Dúvidas

Se temos dúvidas há algo de positivo nesse fato aparentemente angustiante, é sinal que o cérebro está em busca de sinapses neurais que nos conduzam à saída do labirinto. Se temos opções e nos é difícil escolher tudo indica que a solução oculta-se atrás de uma das portas ao nosso alcance a um girar de maçaneta de distância.

Quem de nada duvida está alienado ou completamente equivocado em seu oceano de certezas nas quais somente ele crê. Esse tem grandes chances de despencar do abismo de soberba que o afasta da realidade. Duvido sobremaneira de quem não titubeia nem sente por vezes a alma dividida e as mãos trêmulas diante de uma decisão que mudará o curso de sua vida. Quase sempre é impossível retroagir: a palavra lançada, o mergulho no escuro, o desvendar de um segredo. Não há como recobrir o descoberto, ignorar uma revelação ou epifania. Muitas vezes existe conforto na ignorância, pois o conhecimento demanda atitudes que nos ferem. Contudo, a correção dessa miopia diante do mundo é necessária para a evolução e isso requer escolhas incessantes, daí as dúvidas.

Quem nunca morreu de medo de escolher um lado pensando nas vantagens que o outro oferece? Mas aposto que o lado escolhido terá sido o que mais se adaptou ao modo de ser e agir de cada um na hipótese de um indivíduo minimamente sensato. Nunca ganharemos com as duas faces da moeda, precisamos escolher porque é a regra do jogo. Dá alívio escolher, a dúvida se dissipa rapidamente e partimos para outra dúvida (são tantas por dia…). Ficar pendurado por um fio de dúvida que não faz o menor sentido, é corrosão garantida.
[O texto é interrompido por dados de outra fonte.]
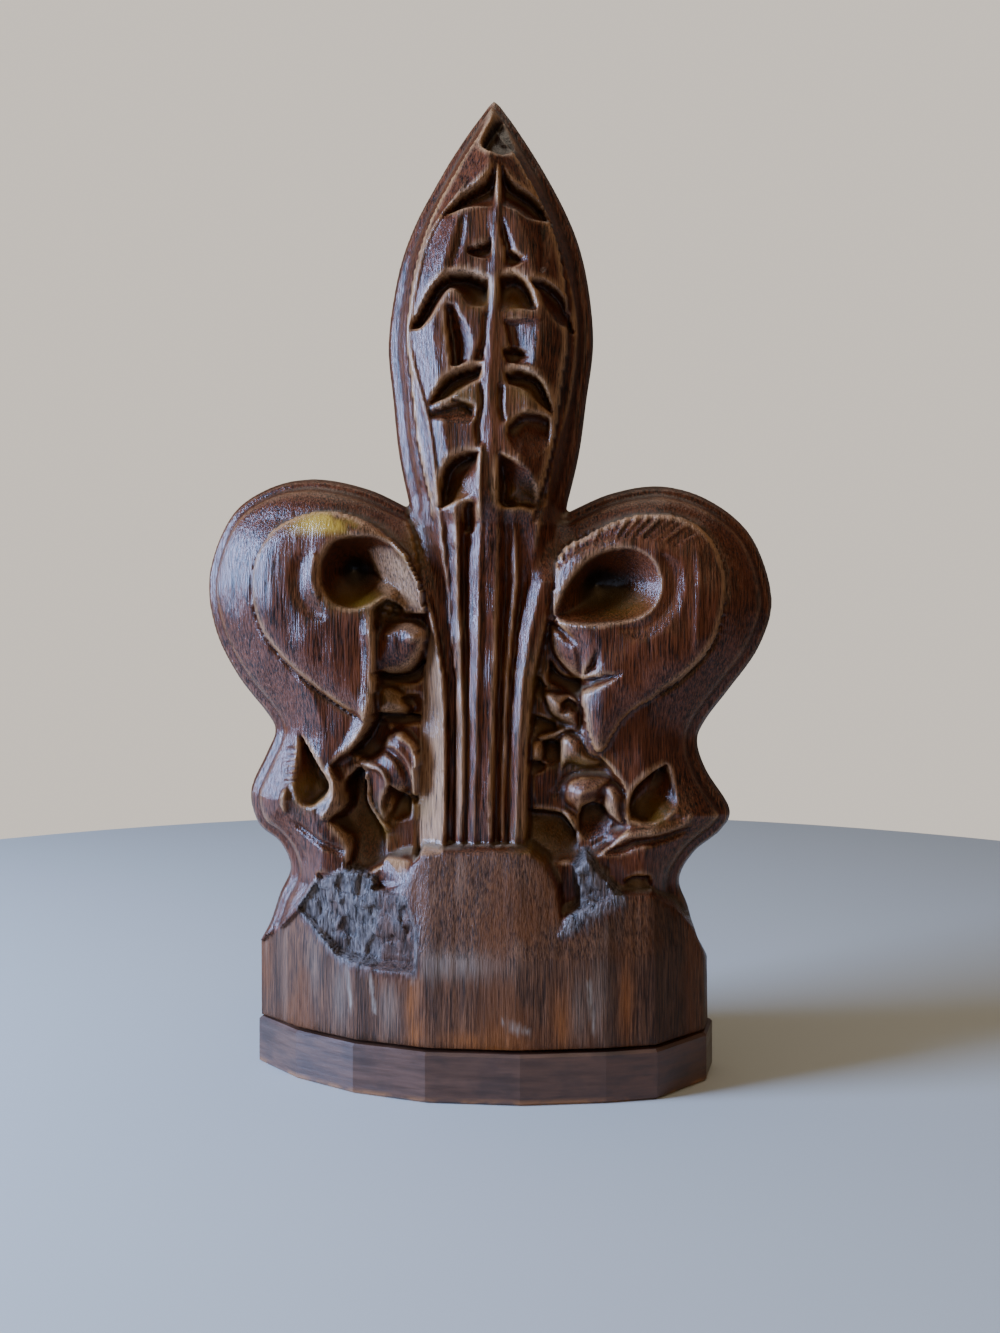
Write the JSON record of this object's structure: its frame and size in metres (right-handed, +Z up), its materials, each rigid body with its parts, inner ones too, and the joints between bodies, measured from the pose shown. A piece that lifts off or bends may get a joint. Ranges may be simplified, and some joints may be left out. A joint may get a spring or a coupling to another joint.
{
  "type": "poppy head finial",
  "caption": "Carved oak poppy head, a fleur-de-lis finial sawn off a bench end, standing on its rough block and a thin base slab",
  "frame": {"origin": "centre of the base slab's underside, on the surface that it stands on", "axes": "+Z up through the tip of the spear, +X to the right as the carved front is faced, -Y out of the carved front"},
  "size_m": [0.1814, 0.0712, 0.31],
  "materials": {
    "stained_oak": "dark stained and waxed oak, worn pale on the edges, rough sawn and torn on the lower block",
    "slab_oak": "dark brown stained board, dull satin, rubbed to bare wood along the lower edge"
  },
  "bodies": {
    "root": {"carved_head": "stained_oak", "base_slab": "slab_oak"}
  },
  "joints": []
}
E é curioso como esses momentos de decisão jamais têm fim partindo do prosaico como um sabor de sorvete até o essencial como a escolha de algo determinante para o nosso futuro, que fará parte de nós. Ter dúvida é ao mesmo tempo ter a coragem de ficar diante do espelho mudo que nos observa e nos orgulhar de não termos cedido nem desistido quando a estrada se bifurcou. Sem o sentimento dúbio a gente deixaria de andar para frente e progredir pavimentando a estrada que antes era esburacada e incerta, ter dúvidas no fundo nos dá a certeza da conquista de algo maior mais adiante mesmo que no momento não entendamos de que se trata. Parece paradoxal, mas é libertador exercer o direito de escolha arcando com seus ônus e bônus enquanto muitos encontram imensas barreiras de toda sorte para fazer valer esse mesmo direito.